### Material provided
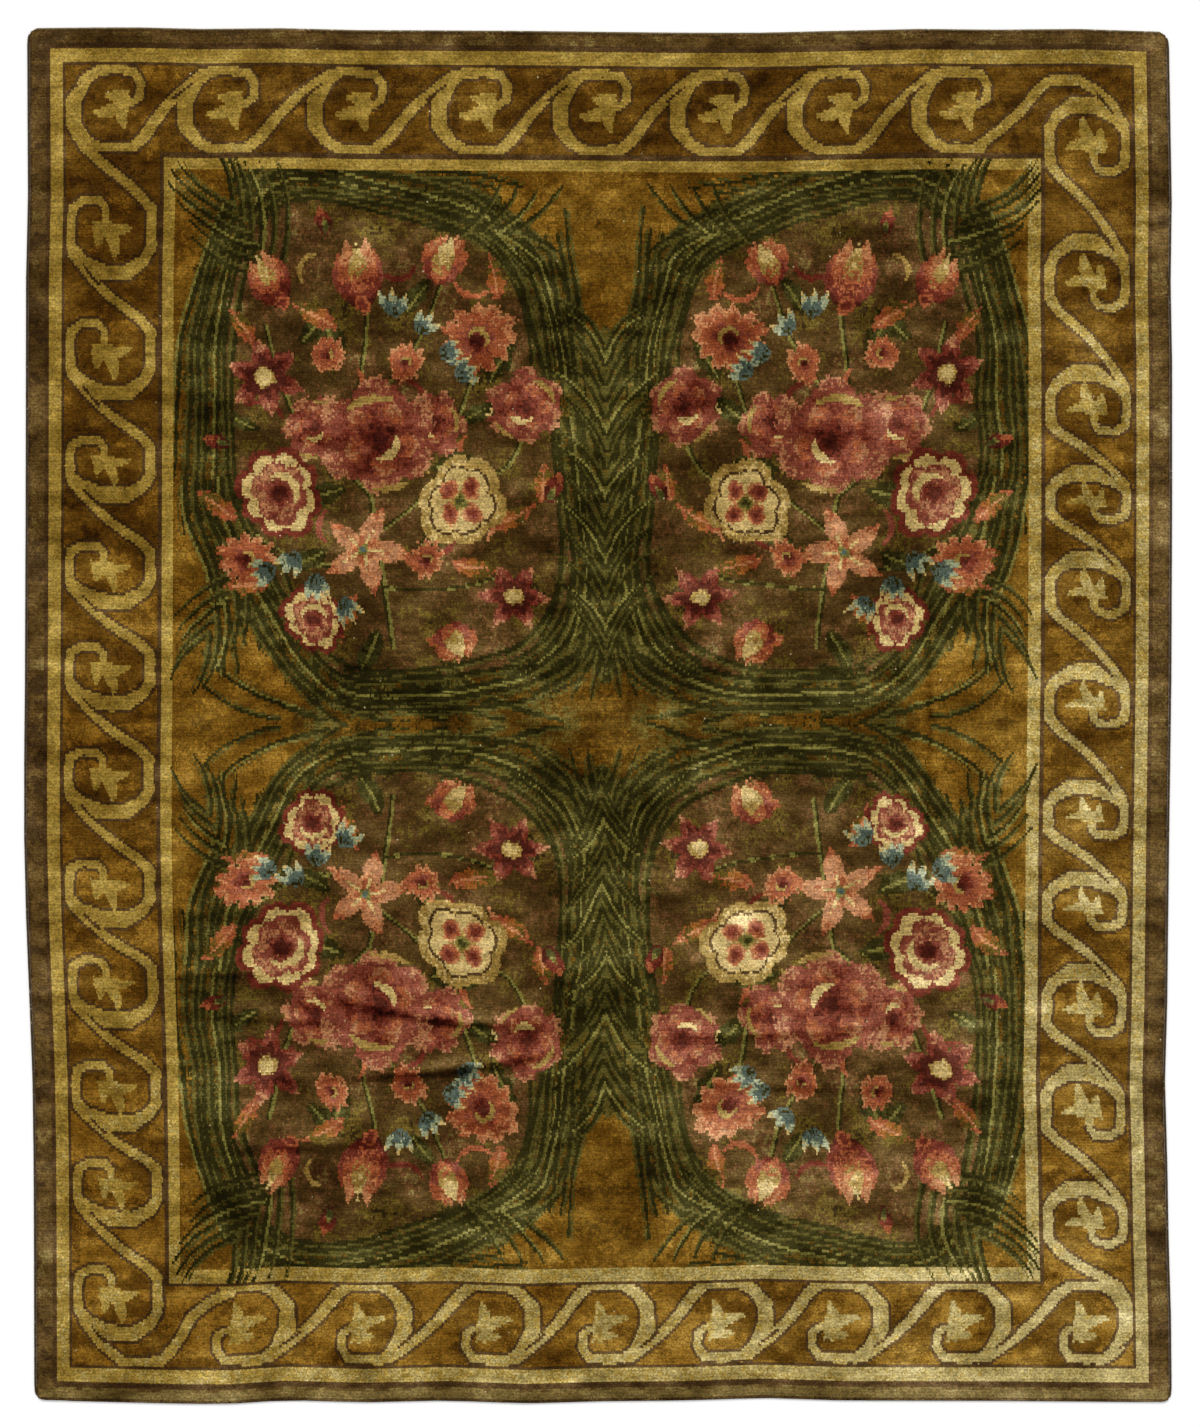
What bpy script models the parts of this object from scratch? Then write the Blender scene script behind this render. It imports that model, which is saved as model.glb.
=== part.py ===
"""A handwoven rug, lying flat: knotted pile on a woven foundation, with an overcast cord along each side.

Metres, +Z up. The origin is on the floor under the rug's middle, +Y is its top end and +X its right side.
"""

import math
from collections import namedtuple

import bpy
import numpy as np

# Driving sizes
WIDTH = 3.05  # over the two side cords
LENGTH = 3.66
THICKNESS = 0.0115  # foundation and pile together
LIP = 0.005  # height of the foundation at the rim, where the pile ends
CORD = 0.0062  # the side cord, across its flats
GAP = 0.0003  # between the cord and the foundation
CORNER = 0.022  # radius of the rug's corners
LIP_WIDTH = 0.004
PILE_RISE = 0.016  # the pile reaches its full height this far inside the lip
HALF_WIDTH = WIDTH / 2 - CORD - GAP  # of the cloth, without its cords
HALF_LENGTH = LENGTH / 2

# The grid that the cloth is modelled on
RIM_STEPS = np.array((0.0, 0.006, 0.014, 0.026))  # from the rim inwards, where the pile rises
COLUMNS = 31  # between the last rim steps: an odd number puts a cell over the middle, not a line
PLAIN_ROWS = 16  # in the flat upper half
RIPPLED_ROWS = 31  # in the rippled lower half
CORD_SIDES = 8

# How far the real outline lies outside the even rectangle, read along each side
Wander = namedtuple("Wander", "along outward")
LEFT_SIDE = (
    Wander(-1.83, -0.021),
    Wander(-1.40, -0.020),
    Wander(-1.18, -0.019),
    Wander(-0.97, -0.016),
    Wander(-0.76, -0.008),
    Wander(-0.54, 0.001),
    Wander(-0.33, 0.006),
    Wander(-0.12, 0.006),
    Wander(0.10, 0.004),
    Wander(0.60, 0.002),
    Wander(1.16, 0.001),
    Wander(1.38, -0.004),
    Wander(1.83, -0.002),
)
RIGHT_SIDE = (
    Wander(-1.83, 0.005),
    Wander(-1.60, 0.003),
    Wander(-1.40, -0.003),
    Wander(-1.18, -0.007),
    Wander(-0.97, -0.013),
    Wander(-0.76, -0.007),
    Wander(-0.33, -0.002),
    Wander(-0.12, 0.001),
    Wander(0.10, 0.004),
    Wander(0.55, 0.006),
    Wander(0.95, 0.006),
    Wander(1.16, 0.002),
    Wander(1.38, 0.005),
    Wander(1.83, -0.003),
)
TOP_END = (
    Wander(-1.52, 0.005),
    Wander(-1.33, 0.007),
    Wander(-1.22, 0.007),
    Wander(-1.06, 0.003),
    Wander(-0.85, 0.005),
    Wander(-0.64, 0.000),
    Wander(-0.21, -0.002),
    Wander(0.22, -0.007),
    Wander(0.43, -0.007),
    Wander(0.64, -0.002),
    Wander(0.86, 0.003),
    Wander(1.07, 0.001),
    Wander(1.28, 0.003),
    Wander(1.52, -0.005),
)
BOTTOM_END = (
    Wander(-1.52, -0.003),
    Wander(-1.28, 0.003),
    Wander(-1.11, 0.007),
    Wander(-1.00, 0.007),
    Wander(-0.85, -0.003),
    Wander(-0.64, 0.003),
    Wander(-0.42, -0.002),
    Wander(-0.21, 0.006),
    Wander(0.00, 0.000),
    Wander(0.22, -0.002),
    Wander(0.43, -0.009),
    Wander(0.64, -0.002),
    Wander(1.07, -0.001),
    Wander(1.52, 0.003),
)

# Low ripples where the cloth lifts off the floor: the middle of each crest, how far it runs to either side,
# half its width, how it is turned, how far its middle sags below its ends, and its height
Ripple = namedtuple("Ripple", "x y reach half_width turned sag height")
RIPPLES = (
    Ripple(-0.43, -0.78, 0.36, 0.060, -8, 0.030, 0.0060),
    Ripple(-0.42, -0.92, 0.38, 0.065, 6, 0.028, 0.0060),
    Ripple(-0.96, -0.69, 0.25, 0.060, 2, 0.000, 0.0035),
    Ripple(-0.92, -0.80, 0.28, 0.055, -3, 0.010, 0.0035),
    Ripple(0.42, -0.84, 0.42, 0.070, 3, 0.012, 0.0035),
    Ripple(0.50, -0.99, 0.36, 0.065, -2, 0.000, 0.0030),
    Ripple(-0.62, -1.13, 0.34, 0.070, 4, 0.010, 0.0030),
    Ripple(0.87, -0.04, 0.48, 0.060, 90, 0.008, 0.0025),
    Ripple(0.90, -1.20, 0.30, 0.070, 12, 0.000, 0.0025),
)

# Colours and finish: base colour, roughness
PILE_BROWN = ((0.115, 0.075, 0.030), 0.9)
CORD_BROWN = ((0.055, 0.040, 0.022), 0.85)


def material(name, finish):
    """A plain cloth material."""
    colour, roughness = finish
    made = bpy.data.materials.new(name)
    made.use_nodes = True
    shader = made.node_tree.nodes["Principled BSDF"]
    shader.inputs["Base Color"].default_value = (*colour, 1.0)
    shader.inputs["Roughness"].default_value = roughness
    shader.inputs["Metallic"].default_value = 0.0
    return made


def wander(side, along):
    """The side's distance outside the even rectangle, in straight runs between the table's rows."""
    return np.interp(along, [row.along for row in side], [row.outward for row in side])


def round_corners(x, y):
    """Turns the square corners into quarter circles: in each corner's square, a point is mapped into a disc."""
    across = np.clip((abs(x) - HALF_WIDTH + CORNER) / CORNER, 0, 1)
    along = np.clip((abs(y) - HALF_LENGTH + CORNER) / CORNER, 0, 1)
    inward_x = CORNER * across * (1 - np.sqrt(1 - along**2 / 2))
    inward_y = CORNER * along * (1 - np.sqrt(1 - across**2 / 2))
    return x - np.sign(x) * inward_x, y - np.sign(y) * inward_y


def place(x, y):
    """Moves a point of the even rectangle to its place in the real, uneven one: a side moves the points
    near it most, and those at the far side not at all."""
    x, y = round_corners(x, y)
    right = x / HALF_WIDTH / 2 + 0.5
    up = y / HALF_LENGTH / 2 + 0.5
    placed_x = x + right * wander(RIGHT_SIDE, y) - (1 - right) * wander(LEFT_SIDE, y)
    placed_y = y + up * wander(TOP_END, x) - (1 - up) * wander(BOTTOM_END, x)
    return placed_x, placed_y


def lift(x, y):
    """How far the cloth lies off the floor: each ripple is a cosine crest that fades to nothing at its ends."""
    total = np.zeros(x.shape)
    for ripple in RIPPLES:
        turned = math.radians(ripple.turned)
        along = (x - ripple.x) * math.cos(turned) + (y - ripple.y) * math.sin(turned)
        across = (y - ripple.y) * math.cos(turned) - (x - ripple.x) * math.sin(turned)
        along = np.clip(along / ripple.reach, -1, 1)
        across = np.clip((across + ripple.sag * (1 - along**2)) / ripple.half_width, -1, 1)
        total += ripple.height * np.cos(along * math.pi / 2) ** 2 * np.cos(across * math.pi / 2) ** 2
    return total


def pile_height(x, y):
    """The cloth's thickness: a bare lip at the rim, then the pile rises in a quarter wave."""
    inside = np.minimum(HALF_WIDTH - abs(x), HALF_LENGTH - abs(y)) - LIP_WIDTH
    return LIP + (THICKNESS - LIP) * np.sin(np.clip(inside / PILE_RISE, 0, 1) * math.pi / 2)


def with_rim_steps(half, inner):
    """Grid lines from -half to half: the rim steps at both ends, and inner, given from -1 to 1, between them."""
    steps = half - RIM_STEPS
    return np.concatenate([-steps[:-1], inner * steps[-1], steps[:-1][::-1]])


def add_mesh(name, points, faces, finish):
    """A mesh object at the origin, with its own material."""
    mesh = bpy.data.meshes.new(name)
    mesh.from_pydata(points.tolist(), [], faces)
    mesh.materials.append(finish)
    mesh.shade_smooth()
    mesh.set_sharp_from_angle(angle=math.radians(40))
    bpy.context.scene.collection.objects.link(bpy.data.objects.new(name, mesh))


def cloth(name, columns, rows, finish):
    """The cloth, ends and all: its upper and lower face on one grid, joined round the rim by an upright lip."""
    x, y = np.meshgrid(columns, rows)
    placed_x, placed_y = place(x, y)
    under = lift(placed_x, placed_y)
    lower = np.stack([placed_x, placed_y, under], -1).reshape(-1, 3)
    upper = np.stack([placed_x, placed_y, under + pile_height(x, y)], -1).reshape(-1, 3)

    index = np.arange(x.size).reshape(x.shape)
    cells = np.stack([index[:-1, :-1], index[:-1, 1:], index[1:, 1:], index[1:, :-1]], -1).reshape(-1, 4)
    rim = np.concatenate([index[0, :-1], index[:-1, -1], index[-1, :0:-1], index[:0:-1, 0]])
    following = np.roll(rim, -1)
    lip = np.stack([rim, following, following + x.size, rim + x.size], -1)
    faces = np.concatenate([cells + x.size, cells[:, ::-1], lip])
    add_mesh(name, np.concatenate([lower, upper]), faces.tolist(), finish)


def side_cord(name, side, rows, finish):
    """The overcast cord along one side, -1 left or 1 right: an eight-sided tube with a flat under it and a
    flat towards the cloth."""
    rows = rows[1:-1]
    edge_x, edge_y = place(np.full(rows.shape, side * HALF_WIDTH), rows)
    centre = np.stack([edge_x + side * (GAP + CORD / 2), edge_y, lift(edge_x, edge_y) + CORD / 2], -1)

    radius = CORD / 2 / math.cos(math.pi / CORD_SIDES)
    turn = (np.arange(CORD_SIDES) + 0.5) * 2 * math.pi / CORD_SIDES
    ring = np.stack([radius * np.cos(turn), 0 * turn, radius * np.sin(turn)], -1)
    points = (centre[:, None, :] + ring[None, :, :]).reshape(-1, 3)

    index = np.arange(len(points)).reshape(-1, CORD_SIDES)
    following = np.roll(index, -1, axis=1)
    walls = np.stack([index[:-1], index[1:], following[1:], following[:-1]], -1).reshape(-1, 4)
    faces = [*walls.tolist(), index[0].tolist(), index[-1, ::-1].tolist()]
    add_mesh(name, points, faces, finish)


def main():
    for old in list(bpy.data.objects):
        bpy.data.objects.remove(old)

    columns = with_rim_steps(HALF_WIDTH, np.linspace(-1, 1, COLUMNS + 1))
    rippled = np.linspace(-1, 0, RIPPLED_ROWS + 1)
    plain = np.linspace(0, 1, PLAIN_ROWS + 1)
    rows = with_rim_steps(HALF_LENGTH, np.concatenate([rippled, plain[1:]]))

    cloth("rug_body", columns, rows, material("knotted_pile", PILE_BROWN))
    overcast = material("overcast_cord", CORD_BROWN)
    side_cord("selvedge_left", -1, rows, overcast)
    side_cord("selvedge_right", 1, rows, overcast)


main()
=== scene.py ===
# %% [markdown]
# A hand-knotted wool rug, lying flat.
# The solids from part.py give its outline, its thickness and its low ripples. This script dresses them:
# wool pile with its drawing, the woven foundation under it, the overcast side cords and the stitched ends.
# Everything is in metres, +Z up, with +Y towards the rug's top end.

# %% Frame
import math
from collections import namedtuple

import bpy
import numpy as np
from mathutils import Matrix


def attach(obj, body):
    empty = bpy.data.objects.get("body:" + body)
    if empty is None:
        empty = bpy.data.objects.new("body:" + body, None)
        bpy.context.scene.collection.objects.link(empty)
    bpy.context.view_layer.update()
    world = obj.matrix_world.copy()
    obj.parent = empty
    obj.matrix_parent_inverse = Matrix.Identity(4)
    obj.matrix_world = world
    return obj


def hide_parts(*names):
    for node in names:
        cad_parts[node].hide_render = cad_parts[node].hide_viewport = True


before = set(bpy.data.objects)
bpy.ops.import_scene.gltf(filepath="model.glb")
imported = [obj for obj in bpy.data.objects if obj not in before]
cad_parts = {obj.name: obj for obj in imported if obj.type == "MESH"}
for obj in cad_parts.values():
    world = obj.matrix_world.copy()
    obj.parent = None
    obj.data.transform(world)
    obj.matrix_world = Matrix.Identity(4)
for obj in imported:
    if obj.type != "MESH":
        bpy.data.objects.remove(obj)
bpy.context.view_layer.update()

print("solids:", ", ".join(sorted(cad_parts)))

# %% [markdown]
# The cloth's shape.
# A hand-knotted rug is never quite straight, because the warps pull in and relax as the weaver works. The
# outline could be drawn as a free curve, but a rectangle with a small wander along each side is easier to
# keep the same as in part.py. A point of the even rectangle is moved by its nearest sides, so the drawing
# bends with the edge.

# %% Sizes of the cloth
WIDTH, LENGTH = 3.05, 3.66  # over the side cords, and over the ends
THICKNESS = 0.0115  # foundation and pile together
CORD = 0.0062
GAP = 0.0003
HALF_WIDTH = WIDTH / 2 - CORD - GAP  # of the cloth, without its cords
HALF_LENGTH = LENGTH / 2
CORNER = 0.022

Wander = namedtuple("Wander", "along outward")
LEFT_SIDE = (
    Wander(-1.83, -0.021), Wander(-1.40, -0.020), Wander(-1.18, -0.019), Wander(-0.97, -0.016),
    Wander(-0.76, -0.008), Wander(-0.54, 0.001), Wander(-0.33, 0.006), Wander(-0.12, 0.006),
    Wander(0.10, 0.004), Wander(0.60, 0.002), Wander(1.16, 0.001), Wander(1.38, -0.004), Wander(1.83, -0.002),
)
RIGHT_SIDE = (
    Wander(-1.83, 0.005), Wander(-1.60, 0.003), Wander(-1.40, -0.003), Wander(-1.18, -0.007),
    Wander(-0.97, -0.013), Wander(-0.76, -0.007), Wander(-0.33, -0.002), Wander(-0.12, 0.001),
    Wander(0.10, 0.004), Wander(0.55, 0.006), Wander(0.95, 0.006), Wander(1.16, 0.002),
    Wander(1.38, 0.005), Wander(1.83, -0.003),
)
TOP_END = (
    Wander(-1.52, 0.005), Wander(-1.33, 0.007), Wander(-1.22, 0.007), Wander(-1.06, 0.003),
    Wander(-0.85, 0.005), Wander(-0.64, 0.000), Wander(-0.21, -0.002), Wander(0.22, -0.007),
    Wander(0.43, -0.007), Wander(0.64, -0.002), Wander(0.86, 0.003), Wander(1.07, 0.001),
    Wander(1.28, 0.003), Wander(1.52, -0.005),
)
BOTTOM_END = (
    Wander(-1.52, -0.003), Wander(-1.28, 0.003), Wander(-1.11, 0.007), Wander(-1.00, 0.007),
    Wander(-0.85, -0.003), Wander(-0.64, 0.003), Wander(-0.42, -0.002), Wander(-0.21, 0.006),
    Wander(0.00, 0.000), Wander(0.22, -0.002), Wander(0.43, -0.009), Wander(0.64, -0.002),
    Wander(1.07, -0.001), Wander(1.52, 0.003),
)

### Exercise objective
The lines to quote run from the one containing "obj.parent = empty" to the one containing "cad_parts[node].hide_render = cad_parts[node].hide_viewport". Quote them exactly, with both of those lines, and nothing else.

### Correct result
    obj.parent = empty
    obj.matrix_parent_inverse = Matrix.Identity(4)
    obj.matrix_world = world
    return obj


def hide_parts(*names):
    for node in names:
        cad_parts[node].hide_render = cad_parts[node].hide_viewport = True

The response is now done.